The tickets were supposed to be signed by a City of Mount Vernon employee at the yard at the time each container was carted away. From 2002 through March 2006, Albert Tranquillo III, who controlled and operated A & D Carting, defrauded the City of Mount Vernon by submitting tickets and invoices claiming that far more waste had been carted away from the yard than had actually been removed, it was charged. According to the Information and Complaint, CASTALDO and another DPW employee who worked at the Mount Vernon
storage yard agreed that the employee would initial as many tickets as A& D Carting drivers gave to him. These tickets falsely represented
that A & D Carting had carted away far more debris from the Mount Vernon storage yard than had actually been removed. These extra tickets were then mailed to the City of Mount Vernon together with invoices which significantly overstated the amount of waste removed.
As a result, the City of Mount Vernon is alleged to have been defrauded of at least $1.25million.
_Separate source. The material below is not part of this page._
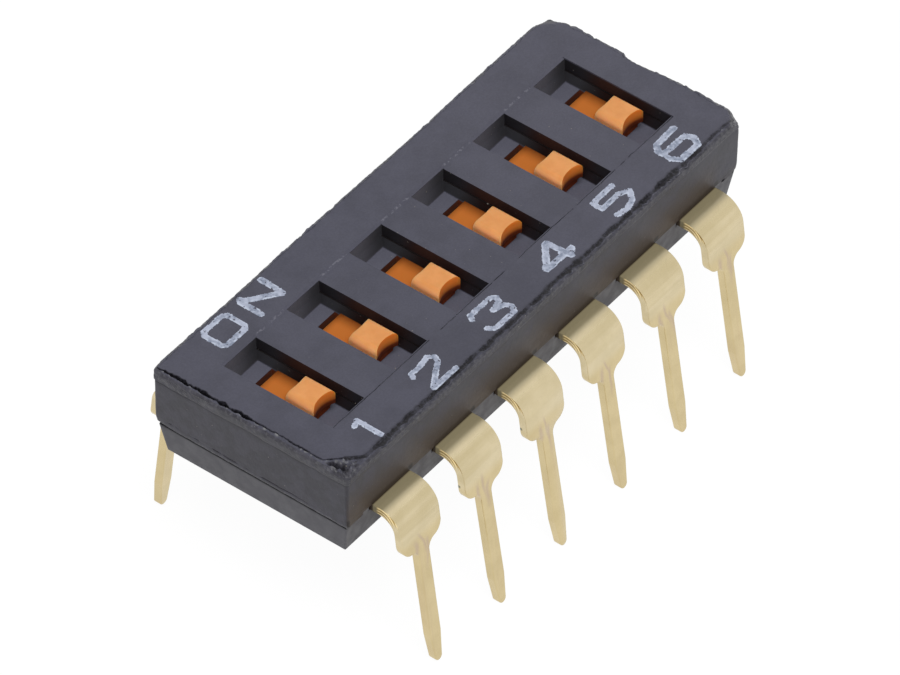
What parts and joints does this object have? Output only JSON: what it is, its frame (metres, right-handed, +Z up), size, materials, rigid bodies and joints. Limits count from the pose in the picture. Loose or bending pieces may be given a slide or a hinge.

CASTALDO, who retired in 2005, accepted bribes from A & D Carting as part of the scheme to overbill the City of Mount Vernon. When
A & D Carting received checks from Mount Vernon, CASTALDO would call A & D Carting and, using code, request a payment from Tranquillo or his relative. CASTALDO, the Complaint alleges, paid a portion of the bribes he received to the DPW employee who initialed the fraudulent tickets.

CASTALDO, age 61, admitted to Judge KARAS this morning that he had taken bribes from the waste haulers and that he had conspired
with them to defraud the City of Mount Vernon. CASTALDO faces a maximum sentence of 30 years’ imprisonment as well as financial penalties, including restitution to the City of Mount Vernon. CASTALDO is scheduled to be sentenced on October 24, 2008, at 12 noon.
Mr. GARCIA praised the investigative work of the FBI and stated that the investigation is ongoing. Assistant United States Attorney
ARLO DEVLIN-BROWN is in charge of the prosecution.

The charges contained in the Indictment against the waste haulers are merely accusations, and those defendants are presumed innocent
unless and until proven guilty.


Analysis:


The guilty plea offered by James Castaldo, former high-ranking Supervisor in the Mount Vernon Department of Public Works, in United
States District Court, White Plains, last Wednesday, July 16, is very likely the first of several from former Mount Vernon officials that will be witnessed over the next several months. Gerrie Post, Mount Vernon’s former Planning Commissioner, and Wayne Charles, real estate developer, each under federal indictment since March in connection with the steering of City contracts and the questionable handling of a
loan and the purchase of properties, may very well soon follow suit.

In announcing Castaldo’s guilty plea, the United States Attorney’s Of-fice was careful to indicate that their investigation was “ongoing”, a sure signal that more indictments and arrests can be expected. Of course, the carting industry has been a fertile field for investigation by both state and federal prosecutors for decades; with numerous companies owned and operated by individuals with connections to organized
crime, whose activities are most often interstate, involving landfills, transfer stations, and recycling facilities in New Jersey and Connecticut, as well as New York.

With regard to the carting industry in the tri-state region, given the federal government’s recent investigations and prosecutions in Putnam County and Fairfield County, as well as New Jersey, it is somewhat surprising that the United States Attorney’s interest in trash-hauling activities in Westchester has thus far been limited to the City of Mount Vernon. Given some of the more outrageous activity by Westchester
County Government, involving a Connecticut hauler that New York City had specifically declined to do business with because of its alleged mob connections, one would think the U.S. Attorney’s Office would have broadened the scope of its investigation. Approximately three or four years ago the County Executive’s Office intentionally failed to renew an existing five-year, $70 million contract with a company Commissioner Landi admitted had been doing a good job, to instead sign a contract for $87 million, for the same services, over the same
five-year term, with the very company the City of New York refused to do business with. When asked why he allowed the existing contract, for $17 million less, to expire without exercising the five year renewable option “given the choreographed nature of the industry”, Landi responded, “We wanted to test the waters.”

Looking back at that County Legislature Committee On Solid Waste meeting, chaired by Tom Abinanti, and the control, one legislator at a time, exerted by Larry Schwartz, standing in the doorway to the meeting room, and summoning them out into the hallway and lobbying them to approve the ripoff of County taxpayers, the whole affair very much resembled the Ardsley Partners ‘white elephant’ shoved down taxpayers’ throats two weeks ago.

However, with respect to the City of Mount Vernon, two thoughts come immediately to mind: Firstly, anyone familiar with the prior administration knows that nothing ever went on under Ernie Davis that he didn’t have a hand in. Given that fact, one can only assume that
those boxes carried out of City Hall by FBI agents last fall; an action that was heavily criticized by Ernie’s cronies as “politically motivated”, may soon yield justification.

Secondly, what about our District Attorney, the one who goes around telling everybody that she’s from Mount Vernon? How could all of this corruption have been going on, right under her nose, in her home town, no less, and she knows nothing, and does nothing, about it.